While the Wildcat was out maneuvered by the Zero, thanks to the planes rugged design, self sealing fuel tanks and the Thach Weave, the Wildcat proved a worthy adversary for the early parts of WWII in the Pacific. USN Commander “Jimmy” Thach created a defensive technique, known as the Thach Weave, that allowed the pilots of Wildcats to counter diving fighters while in formation. His technique along with the bravery of the pilots helped turn the tide in the defense of Wake Island, Battle of Coral Sea and Midway. It also played a major role in the Guadalcanal Campaign as part of the Cactus Air Force. The Wildcat was a front line fighter until early 1943 when it was replaced with the Hellcat and Corsair. It still played a role against ground targets and submarines.
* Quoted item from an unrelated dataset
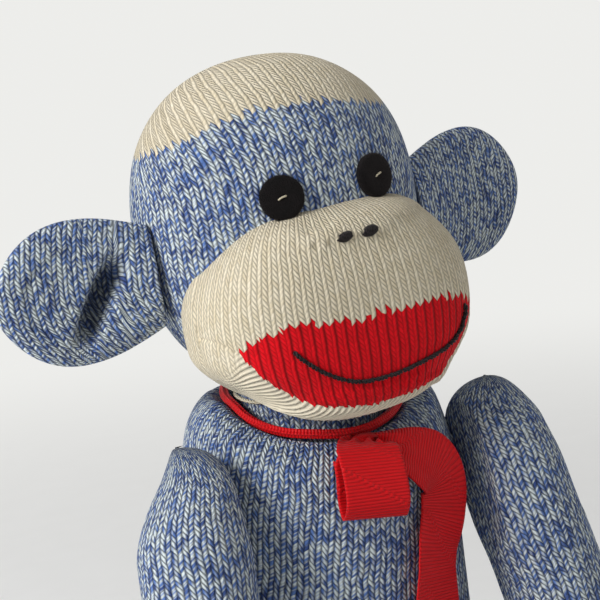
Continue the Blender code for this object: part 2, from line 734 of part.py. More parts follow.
def make_ribbon(doll, torso, torso_cutter):
    front_z = make_band(doll, torso, torso_cutter)
    knot_y = BAND_RADIUS + (BAND_THICKNESS + KNOT_THICKNESS) * HALF + GAP
    knot_at = Vector((0, -knot_y, front_z - KNOT_DROP))
    knot_cutter = make_knot(doll, torso_cutter, knot_at)
    inner = knot_at - FORWARD * LAYER_STEP
    outer = knot_at + FORWARD * LAYER_STEP
    tree = surface_of(torso)
    lying = GAP + RIBBON_THICKNESS * HALF
    tail_off = lying + 3 * (RIBBON_THICKNESS + GAP)
    loop_off = lying + 4 * (RIBBON_THICKNESS + GAP)

    quarter = Vector((0, 0, KNOT_HEIGHT * HALF * HALF))
    high = knot_at + quarter
    low = outer - quarter
    over = high + FORWARD * (KNOT_THICKNESS * HALF + RIBBON_THICKNESS + GAP)
    over.x += LOOP_SIDE * HALF
    front = [high, over]
    back = []
    for share in LOOP_SHARES:
        x = LOOP_SIDE * math.sqrt(share)
        z = front_z - LOOP_LENGTH * share
        full = math.sin(math.pi * HALF * min(share / LOOP_FULL_SHARE, 1))
        front.append(on_chest(tree, x, z, loop_off + LOOP_DEPTH * full)[0])
        back.append(on_chest(tree, x, z, loop_off)[0])
    turn, level = on_chest(tree, LOOP_SIDE, front_z - LOOP_LENGTH, loop_off + LOOP_DEPTH * HALF)
    lean = Matrix.Rotation(math.radians(LOOP_LEAN_DEG), 3, "Y") @ level
    line = smooth_line([*front, turn, *reversed(back), low], 30)
    loop = strip("ribbon_loop", line, necked(30, True), [lean] * 30, RIBBON_THICKNESS, "red_ribbon", doll)
    cut(loop, knot_cutter)
    cut(loop, torso_cutter)

    long_points = []
    normals = []
    for side, drop in zip(LONG_TAIL_SIDE_SHARES, LONG_TAIL_DROP_SHARES):
        place, normal = from_front(tree, LONG_TAIL_SIDE * side, front_z - LONG_TAIL_LENGTH * drop)
        long_points.append(place + normal * tail_off)
        normals.append(normal)
    line = smooth_line([knot_at, *long_points], 24)
    across = np.cross(smooth_line([normals[0], *normals], 24), np.gradient(line, axis=0))
    tail = strip("ribbon_tail_long", line, necked(24, False), across, RIBBON_THICKNESS, "red_ribbon", doll)
    cut(tail, knot_cutter)

    short_points = []
    for share in STUB_SHARES:
        x = SHORT_TAIL_SIDE * share
        place, level = on_chest(tree, x, front_z - SHORT_TAIL_LENGTH * share, lying)
        short_points.append(place)
    line = smooth_line([inner - quarter, *short_points], 12)
    widths = necked(12, False)
    stub = strip("ribbon_tail_short", line, widths, [level] * 12, RIBBON_THICKNESS, "red_ribbon", doll)
    cut(stub, knot_cutter)
    cut(stub, torso_cutter)


def ring_solid(name, rings, material, parent):
    """A closed ring through rings of points, the last one joined to the first."""
    mesh = bpy.data.meshes.new(name)
    made = bpy.data.objects.new(name, mesh)
    built = bmesh.new()
    rows = [[built.verts.new(point) for point in ring] for ring in rings]
    for row, following in zip(rows, rows[1:] + rows[:1]):
        for i in range(len(row)):
            j = (i + 1) % len(row)
            built.faces.new((row[i], row[j], following[j], following[i]))
    bmesh.ops.recalc_face_normals(built, faces=built.faces)
    built.to_mesh(mesh)
    built.free()
    mesh.materials.append(bpy.data.materials[material])
    mesh.shade_smooth()
    made.parent = parent
    bpy.context.collection.objects.link(made)
    return made


def make_neck(doll, pose, torso):
    neck_place = Vector((0, 0, NECK_Z))
    collar = empty("neck_pivot", neck_place, doll)
    lathe("neck", neck_outline(0, NECK_STEM), NECK_SIDES, "mottled_blue", collar)
    well = lathe("neck_well", neck_outline(GAP, NECK_STEM + GAP), NECK_SIDES, "mottled_blue", collar)
    cut(torso, well)
    radius = THREAD_DIAMETER * HALF
    clear = NECK_RADIUS + GAP + THREAD_DIAMETER + GAP
    low = -clear * math.sin(math.radians(THREAD_DIP_DEG))
    outline = ((0, OVERRUN), (clear, OVERRUN), (clear, low), (0, low))
    cut(torso, lathe("thread_space", outline, NECK_SIDES, "mottled_blue", collar))
    rings = []
    for i in range(NECK_SIDES):
        angle = TURN * i / NECK_SIDES
        out = Vector((math.cos(angle), math.sin(angle), 0))
        centre = out * (NECK_RADIUS + GAP + radius)
        turn = [TURN * j / 6 for j in range(6)]
        rings.append([centre + radius * (out * math.cos(a) + Vector((0, 0, math.sin(a)))) for a in turn])
    ring_solid("neck_thread", rings, "cream_thread", pose)


def sphere(name, radius, parent):
    rows = round(NECK_RINGS * math.pi / math.radians(NECK_BALL_DEG))
    polars = [math.pi * i / rows for i in range(rows + 1)]
    outline = [(radius * math.sin(polar), radius * math.cos(polar)) for polar in polars]
    return lathe(name, outline, NECK_SIDES, "mottled_blue", parent)


def main():
    clear_scene()
    make_materials()
    leg_back = -HIP_FORWARD + HIP_DIAMETER * HALF + GAP
    seat_back = SEAT_BACK + TORSO_DEPTH * HALF * TORSO_RADIUS_SHARES[0]
    doll = empty("doll", Vector((0, -(leg_back + seat_back) * HALF, 0)))

    torso = make_torso(doll)
    torso_cutter = grown(torso, "torso_grown", doll)
    make_tail(doll, torso)
    make_ribbon(doll, torso, torso_cutter)
    cut(torso, prism("lap_space", lap_outline(), TORSO_WIDTH, doll))

    pose = empty("head_pose", Vector((0, 0, NECK_Z)), doll, HEAD_TILT_DEG)
    make_neck(doll, pose, torso)
    head = make_head(pose)
    head_cutter = grown(head, "head_grown", pose)
    muzzle = make_muzzle(pose)
    muzzle_cutter = grown(muzzle, "muzzle_grown", pose)
    make_eyes(pose, head, head_cutter, muzzle_cutter)
    make_nostrils(pose, muzzle, muzzle_cutter)
    make_smile(pose, muzzle)
    cut(muzzle, head_cutter)
    cut(muzzle, sphere("throat", THROAT_RADIUS, pose))
    for side, sign in (("left", 1), ("right", -1)):
        make_ear(side, sign, pose, head)
        make_arm(side, sign, doll)
        make_leg(side, sign, doll)
    cut(head, sphere("neck_socket", NECK_RADIUS + GAP, pose))


main()
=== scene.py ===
"""A sock monkey doll's knitted skins, felt, thread and ribbon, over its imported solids.

Metres, +Z up, the doll faces -Y. The stuffed pieces are skins with a stitch map, so that the knitted
material's columns and rows follow each piece as the real ones do.
"""

import math

import bmesh
import bpy
import numpy as np
from mathutils import Matrix, Vector, kdtree, noise
from mathutils.bvhtree import BVHTree

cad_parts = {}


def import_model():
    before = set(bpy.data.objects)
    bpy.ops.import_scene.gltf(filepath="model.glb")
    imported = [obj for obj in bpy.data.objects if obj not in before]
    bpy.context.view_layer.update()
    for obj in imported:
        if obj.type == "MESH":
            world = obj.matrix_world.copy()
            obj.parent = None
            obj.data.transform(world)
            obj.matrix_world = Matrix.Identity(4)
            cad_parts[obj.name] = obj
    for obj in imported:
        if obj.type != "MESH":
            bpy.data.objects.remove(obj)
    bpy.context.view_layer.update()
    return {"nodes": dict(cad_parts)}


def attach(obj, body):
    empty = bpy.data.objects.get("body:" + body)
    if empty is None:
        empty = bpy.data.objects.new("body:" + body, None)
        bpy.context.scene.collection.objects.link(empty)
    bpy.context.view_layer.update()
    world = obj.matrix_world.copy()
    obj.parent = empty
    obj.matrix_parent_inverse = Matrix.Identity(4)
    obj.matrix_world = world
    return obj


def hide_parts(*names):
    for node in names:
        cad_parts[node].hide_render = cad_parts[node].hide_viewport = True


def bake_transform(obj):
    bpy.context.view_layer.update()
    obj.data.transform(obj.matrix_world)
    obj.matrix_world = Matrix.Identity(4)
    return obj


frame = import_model()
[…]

One of the Wildcats last major victories was in the Battle of Samar when the escort carriers of task force 77.4.3 (Taffy 3), and their destroyers and destroyer escorts, protected the transport of troops and supplies to the Philippines in Leyte, against a much larger surface force of battleships and cruisers, including the Yamato. Confused after meeting strong resistance the Japanese Navy eventually withdrew.
Many pilots became aces in the Wildcat including Butch O’Hare, Joe Foss, and Marion Carl. Joseph Foss had 26 confirmed kills in a F4F. Seven of the top Fifteen Wildcat Aces were awarded the Medal of Honor, including Butch O’Hare and Joe Foss. This little plane made a big difference at a time when it was needed. Despite it being smaller and slower then other fighters during WWII, this plane helped to turn the tide and gain air superiority in the Pacific.